• [Objective]
Return, word for word, the lines from the line holding "# Wire loops: each" through the line holding "HALF_TURN = 180.0". Include both end lines and no others.

• [Stored rows]
========================
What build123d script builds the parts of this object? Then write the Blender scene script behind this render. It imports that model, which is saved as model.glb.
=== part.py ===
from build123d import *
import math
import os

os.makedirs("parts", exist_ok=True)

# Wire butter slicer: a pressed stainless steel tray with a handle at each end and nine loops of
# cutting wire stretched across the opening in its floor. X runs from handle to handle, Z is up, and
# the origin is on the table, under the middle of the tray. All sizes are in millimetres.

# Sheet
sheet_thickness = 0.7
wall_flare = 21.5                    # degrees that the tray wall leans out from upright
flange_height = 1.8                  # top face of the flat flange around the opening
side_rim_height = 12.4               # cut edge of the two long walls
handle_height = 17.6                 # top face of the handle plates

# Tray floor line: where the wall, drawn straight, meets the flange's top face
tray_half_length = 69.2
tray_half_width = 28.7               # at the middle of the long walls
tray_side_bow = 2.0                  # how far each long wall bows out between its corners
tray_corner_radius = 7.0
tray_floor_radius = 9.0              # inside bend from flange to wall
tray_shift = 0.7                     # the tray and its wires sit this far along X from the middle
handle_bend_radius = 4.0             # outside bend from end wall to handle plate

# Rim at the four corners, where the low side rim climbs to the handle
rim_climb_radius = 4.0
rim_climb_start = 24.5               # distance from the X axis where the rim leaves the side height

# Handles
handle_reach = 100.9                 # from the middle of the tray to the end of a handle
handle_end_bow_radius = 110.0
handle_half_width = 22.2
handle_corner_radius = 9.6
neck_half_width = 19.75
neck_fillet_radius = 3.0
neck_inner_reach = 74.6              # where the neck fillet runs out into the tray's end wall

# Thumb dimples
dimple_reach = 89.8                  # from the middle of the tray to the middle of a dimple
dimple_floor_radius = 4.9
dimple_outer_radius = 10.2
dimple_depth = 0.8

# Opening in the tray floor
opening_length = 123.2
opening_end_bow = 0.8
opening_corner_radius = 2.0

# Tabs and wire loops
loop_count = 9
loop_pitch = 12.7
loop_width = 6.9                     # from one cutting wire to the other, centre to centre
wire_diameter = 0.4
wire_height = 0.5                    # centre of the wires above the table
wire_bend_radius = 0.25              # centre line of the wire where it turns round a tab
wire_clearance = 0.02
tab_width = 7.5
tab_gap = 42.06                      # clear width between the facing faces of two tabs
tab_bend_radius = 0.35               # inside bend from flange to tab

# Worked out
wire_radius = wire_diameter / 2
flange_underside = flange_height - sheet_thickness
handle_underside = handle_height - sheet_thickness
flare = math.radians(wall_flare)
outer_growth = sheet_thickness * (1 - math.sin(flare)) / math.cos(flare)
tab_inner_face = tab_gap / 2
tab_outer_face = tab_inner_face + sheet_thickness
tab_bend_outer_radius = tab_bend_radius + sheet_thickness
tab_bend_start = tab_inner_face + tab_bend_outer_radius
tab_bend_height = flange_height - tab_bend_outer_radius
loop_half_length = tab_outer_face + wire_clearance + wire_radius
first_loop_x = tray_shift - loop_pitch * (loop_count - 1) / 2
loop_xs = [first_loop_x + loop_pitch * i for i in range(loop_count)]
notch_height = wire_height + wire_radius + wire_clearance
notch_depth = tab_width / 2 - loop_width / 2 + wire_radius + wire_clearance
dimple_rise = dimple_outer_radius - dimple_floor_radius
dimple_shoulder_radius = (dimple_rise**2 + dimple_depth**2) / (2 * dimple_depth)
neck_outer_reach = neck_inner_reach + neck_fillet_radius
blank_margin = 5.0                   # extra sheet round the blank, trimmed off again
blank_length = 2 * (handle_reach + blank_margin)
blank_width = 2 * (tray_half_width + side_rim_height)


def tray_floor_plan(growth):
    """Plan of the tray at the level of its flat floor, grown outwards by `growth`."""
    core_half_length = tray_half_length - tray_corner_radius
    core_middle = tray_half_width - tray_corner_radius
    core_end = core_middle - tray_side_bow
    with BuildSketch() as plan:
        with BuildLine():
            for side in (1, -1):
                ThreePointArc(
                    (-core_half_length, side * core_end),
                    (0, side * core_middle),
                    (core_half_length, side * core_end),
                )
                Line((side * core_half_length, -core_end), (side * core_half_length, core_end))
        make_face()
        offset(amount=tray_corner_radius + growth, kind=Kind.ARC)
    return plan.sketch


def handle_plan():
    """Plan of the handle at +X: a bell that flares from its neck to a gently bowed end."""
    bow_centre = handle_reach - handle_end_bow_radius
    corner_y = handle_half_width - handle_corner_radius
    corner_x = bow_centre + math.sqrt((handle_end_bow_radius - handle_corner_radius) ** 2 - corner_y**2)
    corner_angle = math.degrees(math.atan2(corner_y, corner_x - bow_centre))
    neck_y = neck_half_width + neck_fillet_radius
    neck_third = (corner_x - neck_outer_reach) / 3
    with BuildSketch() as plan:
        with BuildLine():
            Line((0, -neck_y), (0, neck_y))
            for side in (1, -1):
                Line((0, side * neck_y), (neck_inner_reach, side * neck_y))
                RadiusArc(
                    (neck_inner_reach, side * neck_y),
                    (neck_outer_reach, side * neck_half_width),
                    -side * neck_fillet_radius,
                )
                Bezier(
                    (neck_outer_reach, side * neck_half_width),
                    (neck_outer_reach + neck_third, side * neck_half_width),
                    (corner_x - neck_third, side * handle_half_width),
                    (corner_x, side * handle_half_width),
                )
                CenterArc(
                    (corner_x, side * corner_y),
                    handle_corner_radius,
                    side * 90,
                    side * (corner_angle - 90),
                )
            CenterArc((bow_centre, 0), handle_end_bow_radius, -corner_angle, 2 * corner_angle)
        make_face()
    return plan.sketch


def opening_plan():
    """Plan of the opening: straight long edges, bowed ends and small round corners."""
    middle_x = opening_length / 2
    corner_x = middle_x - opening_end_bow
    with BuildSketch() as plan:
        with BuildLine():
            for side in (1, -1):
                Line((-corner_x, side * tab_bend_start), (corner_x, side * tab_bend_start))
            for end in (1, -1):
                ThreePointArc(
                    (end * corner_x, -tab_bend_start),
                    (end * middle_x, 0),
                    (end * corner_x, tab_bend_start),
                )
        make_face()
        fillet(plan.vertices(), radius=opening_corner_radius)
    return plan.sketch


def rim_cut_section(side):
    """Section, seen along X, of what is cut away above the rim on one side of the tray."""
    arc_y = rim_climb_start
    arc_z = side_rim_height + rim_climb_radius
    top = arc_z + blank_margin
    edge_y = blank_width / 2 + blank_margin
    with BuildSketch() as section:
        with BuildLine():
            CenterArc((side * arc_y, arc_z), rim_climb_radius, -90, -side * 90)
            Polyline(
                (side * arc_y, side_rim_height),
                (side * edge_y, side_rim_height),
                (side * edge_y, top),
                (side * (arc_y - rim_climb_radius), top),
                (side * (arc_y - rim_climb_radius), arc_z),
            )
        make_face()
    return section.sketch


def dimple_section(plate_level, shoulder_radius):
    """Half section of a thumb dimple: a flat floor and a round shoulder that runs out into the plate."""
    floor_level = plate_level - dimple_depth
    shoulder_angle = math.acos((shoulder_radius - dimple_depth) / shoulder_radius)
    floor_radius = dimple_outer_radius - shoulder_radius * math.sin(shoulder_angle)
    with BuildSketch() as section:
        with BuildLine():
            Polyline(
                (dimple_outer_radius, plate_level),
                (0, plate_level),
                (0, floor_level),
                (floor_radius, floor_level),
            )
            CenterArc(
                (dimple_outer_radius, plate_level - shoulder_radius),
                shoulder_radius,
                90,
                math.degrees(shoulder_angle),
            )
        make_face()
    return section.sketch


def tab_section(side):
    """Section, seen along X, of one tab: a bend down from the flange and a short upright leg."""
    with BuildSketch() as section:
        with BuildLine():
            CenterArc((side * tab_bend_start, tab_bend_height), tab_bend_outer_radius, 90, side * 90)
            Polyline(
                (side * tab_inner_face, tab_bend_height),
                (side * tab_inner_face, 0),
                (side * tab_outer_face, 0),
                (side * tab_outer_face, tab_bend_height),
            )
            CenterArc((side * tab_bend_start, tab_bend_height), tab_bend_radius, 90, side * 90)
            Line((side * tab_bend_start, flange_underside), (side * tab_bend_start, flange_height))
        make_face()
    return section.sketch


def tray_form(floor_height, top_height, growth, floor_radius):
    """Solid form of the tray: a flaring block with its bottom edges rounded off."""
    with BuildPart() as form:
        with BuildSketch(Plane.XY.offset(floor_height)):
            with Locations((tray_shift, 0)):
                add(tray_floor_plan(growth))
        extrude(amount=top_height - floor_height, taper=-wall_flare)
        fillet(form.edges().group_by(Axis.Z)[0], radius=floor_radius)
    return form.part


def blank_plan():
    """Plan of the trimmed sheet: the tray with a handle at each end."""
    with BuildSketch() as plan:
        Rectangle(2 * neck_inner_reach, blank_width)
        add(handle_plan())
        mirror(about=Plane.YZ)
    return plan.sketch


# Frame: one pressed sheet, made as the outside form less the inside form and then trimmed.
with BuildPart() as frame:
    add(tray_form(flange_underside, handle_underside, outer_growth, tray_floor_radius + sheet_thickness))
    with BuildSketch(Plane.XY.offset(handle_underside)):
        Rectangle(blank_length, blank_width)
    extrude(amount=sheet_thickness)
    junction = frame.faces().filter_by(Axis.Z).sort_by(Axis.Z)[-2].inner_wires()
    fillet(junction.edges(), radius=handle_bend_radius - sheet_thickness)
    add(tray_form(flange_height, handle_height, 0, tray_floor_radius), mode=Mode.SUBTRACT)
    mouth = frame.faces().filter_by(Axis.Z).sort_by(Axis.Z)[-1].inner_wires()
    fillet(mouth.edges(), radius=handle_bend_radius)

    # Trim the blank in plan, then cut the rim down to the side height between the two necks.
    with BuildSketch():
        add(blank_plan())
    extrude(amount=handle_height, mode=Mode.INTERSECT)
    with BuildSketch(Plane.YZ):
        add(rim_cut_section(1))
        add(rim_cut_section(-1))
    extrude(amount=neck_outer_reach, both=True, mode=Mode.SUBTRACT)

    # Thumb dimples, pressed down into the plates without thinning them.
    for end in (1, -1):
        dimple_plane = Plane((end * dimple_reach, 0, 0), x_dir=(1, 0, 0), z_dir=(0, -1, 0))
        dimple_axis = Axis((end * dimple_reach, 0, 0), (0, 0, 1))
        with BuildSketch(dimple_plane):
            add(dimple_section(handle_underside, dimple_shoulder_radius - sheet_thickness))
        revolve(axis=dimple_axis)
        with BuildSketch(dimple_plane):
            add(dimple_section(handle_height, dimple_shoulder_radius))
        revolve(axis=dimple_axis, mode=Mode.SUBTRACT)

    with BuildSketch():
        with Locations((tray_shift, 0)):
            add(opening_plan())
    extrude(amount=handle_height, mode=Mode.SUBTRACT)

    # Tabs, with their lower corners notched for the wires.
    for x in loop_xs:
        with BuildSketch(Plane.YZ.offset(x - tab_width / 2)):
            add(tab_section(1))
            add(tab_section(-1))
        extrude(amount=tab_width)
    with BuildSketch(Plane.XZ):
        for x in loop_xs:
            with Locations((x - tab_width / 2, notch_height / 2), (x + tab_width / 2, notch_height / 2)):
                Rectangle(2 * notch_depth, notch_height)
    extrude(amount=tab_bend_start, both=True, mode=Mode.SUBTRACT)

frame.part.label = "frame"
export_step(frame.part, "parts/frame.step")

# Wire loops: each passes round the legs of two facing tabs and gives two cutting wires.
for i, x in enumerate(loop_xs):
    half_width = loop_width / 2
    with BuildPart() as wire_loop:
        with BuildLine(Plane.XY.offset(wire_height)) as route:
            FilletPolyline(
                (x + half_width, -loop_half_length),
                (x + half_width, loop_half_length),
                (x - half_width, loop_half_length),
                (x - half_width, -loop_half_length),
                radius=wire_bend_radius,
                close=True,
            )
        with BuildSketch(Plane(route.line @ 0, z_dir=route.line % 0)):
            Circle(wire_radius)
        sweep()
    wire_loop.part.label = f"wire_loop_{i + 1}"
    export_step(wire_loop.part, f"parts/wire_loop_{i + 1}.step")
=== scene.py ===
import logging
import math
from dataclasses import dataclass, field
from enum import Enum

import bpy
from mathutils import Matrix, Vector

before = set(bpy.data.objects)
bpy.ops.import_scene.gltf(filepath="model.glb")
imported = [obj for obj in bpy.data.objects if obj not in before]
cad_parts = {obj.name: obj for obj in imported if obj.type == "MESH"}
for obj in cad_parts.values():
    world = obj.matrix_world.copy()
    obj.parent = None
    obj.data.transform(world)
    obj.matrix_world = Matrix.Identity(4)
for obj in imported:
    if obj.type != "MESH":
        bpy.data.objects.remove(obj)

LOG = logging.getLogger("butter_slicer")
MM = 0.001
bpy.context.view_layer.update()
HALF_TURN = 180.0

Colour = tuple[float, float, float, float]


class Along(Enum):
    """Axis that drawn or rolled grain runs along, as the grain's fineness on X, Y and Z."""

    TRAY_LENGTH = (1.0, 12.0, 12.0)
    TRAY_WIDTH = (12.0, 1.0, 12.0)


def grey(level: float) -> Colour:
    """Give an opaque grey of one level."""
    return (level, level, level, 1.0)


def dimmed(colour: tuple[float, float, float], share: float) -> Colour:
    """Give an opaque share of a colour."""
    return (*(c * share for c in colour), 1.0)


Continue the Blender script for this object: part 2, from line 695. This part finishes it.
========================
• [Output of the exercise]
# Wire loops: each passes round the legs of two facing tabs and gives two cutting wires.
for i, x in enumerate(loop_xs):
    half_width = loop_width / 2
    with BuildPart() as wire_loop:
        with BuildLine(Plane.XY.offset(wire_height)) as route:
            FilletPolyline(
                (x + half_width, -loop_half_length),
                (x + half_width, loop_half_length),
                (x - half_width, loop_half_length),
                (x - half_width, -loop_half_length),
                radius=wire_bend_radius,
                close=True,
            )
        with BuildSketch(Plane(route.line @ 0, z_dir=route.line % 0)):
            Circle(wire_radius)
        sweep()
    wire_loop.part.label = f"wire_loop_{i + 1}"
    export_step(wire_loop.part, f"parts/wire_loop_{i + 1}.step")
=== scene.py ===
import logging
import math
from dataclasses import dataclass, field
from enum import Enum

import bpy
from mathutils import Matrix, Vector

before = set(bpy.data.objects)
bpy.ops.import_scene.gltf(filepath="model.glb")
imported = [obj for obj in bpy.data.objects if obj not in before]
cad_parts = {obj.name: obj for obj in imported if obj.type == "MESH"}
for obj in cad_parts.values():
    world = obj.matrix_world.copy()
    obj.parent = None
    obj.data.transform(world)
    obj.matrix_world = Matrix.Identity(4)
for obj in imported:
    if obj.type != "MESH":
        bpy.data.objects.remove(obj)

LOG = logging.getLogger("butter_slicer")
MM = 0.001
bpy.context.view_layer.update()
HALF_TURN = 180.0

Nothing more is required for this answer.